Le grand intérêt du roman et la grande réussite du roman, ce n'est pas de savoir quoi penser de la question irlandaise, ou du transsexualisme. La grande réussite, c'est de dire que l'on n'apprend pas à se connaître, on apprend à s'inventer. À vivre non pas avec soi, mais une image de soi acceptable, une création volontaire, suffisamment forte pour s'opposer au reste. À la base, le récit est une commande du psychiatre de Pussy qui lui demande de raconter sa vie par écrit – l'aspect bousculé de la narration reprenant la psyché chancelante de la narratrice, mais pas que.
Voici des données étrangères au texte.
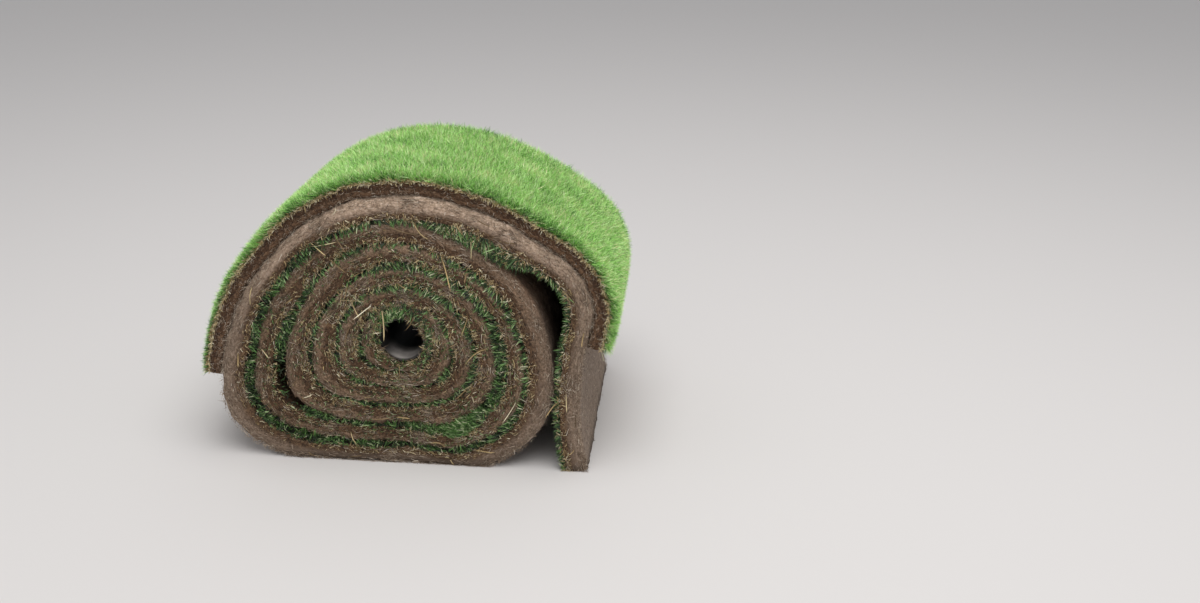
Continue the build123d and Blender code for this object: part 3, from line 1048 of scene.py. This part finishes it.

Pussy écrit et cette nouvelle scène lui permet de s'inventer, de résister de la seule façon qu'elle a toujours connu. En faisant le show, en jouant à fond le glamour et l'éternel féminin, en chassant le naturel. S'écrire lui rend la vie supportable, permet à Pussy d'évoluer dans monde intolérable pour Patrick
Braden. Sauf que le maquillage, même de scène, ça finit toujours par couler et laisser des traces, et le pauvre coeur explosé de Pussy est tout de même présent à chaque ligne. Mais il faut garder cela à l'esprit, la seule maîtrise que l'on peut avoir sur les évènements, c'est de les réinventer.